_TASK PROMPT_.
Read the listing and extract each line that includes the word "materials".

_AVAILABLE DATA_.
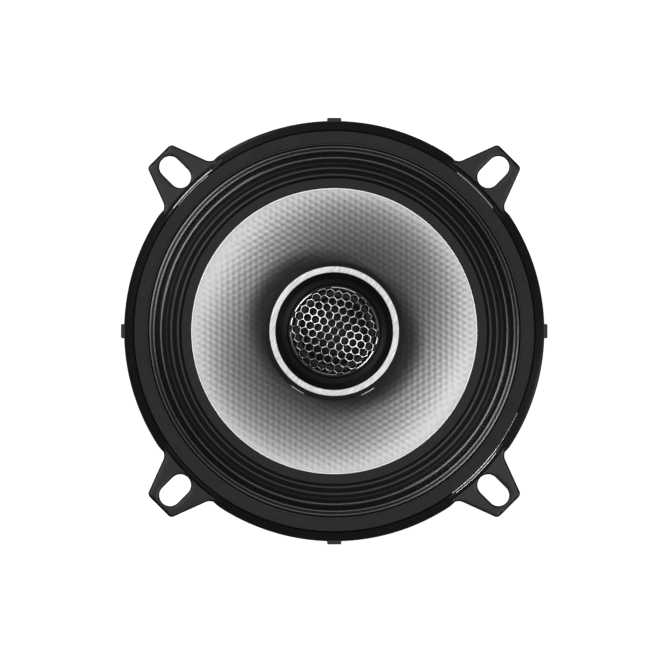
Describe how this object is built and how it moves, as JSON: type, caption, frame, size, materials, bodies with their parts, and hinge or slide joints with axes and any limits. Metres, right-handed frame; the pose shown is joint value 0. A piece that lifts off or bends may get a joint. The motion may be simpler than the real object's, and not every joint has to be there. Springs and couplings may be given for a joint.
{
  "type": "coaxial car speaker",
  "caption": "Round two-way coaxial loudspeaker: a cone driver in a pressed basket with slotted mounting tabs, and a dome tweeter held over it on a central post.",
  "frame": {"origin": "on the speaker's axis, in the mounting plane behind the four tabs", "axes": "+Z out of the front of the speaker, where the sound leaves; +X and +Y through the middles of two neighbouring tabs"},
  "size_m": [0.1528, 0.1528, 0.0582],
  "materials": {
    "basket": "black powder coat, satin",
    "front_gasket": "matt moulded foam rubber",
    "rear_gasket": "closed-cell foam",
    "surround": "satin butyl rubber",
    "spider": "resin-stiffened woven cotton",
    "top_plate": "zinc-plated steel",
    "ring_magnet": "ground ferrite",
    "yoke": "zinc-plated steel",
    "basket_rivets": "staked steel",
    "tweeter_post": "black nylon",
    "post_stud": "plated steel",
    "post_washer": "plated steel",
    "post_nut": "plated steel",
    "tweeter_housing": "black ABS, fine texture",
    "tweeter_trim_ring": "spun aluminium",
    "tweeter_faceplate": "black ABS",
    "tweeter_grille": "bright black-nickel mesh",
    "tweeter_yoke": "plated steel",
    "tweeter_magnet": "nickel-plated neodymium",
    "tweeter_pole_plate": "plated steel",
    "tweeter_felt": "felt",
    "tweeter_suspension": "doped silk",
    "terminal_board": "phenolic paper board",
    "positive_terminal": "gold-plated brass",
    "negative_terminal": "tin-plated brass",
    "terminal_rivets": "plated steel",
    "crossover_capacitor": "PVC sleeve",
    "capacitor_leads": "tinned copper",
    "tweeter_leads": "PVC insulation",
    "tinsel_leads": "tinsel braid",
    "cone": "silver woven-pattern composite",
    "voice_coil_former": "amber polyimide film",
    "voice_coil_winding": "enamelled copper wire",
    "lead_pads": "tinned brass",
    "tweeter_dome": "doped silk",
    "tweeter_coil_former": "amber polyimide film",
    "tweeter_coil_winding": "enamelled copper wire"
  },
  "bodies": {
    "chassis": {"basket": "basket", "front_gasket": "front_gasket", "rear_gasket": "rear_gasket", "surround": "surround", "spider": "spider", "top_plate": "top_plate", "ring_magnet": "ring_magnet", "yoke": "yoke", "basket_rivets": "basket_rivets", "tweeter_post": "tweeter_post", "post_stud": "post_stud", "post_washer": "post_washer", "post_nut": "post_nut", "tweeter_housing": "tweeter_housing", "tweeter_trim_ring": "tweeter_trim_ring", "tweeter_faceplate": "tweeter_faceplate", "tweeter_grille": "tweeter_grille", "tweeter_yoke": "tweeter_yoke", "tweeter_magnet": "tweeter_magnet", "tweeter_pole_plate": "tweeter_pole_plate", "tweeter_felt": "tweeter_felt", "tweeter_suspension": "tweeter_suspension", "terminal_board": "terminal_board", "positive_terminal": "positive_terminal", "negative_terminal": "negative_terminal", "terminal_rivets": "terminal_rivets", "crossover_capacitor": "crossover_capacitor", "capacitor_leads": "capacitor_leads", "tweeter_leads": "tweeter_leads", "tinsel_leads": "tinsel_leads"},
    "cone_assembly": {"cone": "cone", "voice_coil_former": "voice_coil_former", "voice_coil_winding": "voice_coil_winding", "lead_pads": "lead_pads"},
    "tweeter_diaphragm": {"tweeter_dome": "tweeter_dome", "tweeter_coil_former": "tweeter_coil_former", "tweeter_coil_winding": "tweeter_coil_winding"}
  },
  "joints": [
    {"name": "cone_travel", "type": "slide", "parent": "chassis", "child": "cone_assembly", "axis": [0, 0, 1], "range_m": [-0.0035, 0.0035], "stiffness_N_per_m": 1700, "deforming": ["surround", "spider", "tinsel_leads"]},
    {"name": "tweeter_travel", "type": "slide", "parent": "chassis", "child": "tweeter_diaphragm", "axis": [0, 0, 1], "range_m": [-0.0003, 0.0003], "stiffness_N_per_m": 60, "deforming": ["tweeter_suspension"]}
  ]
}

_EXERCISE RESPONSE_.
Describe how this object is built and how it moves, as JSON: type, caption, frame, size, materials, bodies with their parts, and hinge or slide joints with axes and any limits. Metres, right-handed frame; the pose shown is joint value 0. A piece that lifts off or bends may get a joint. The motion may be simpler than the real object's, and not every joint has to be there. Springs and couplings may be given for a joint.
  "materials": {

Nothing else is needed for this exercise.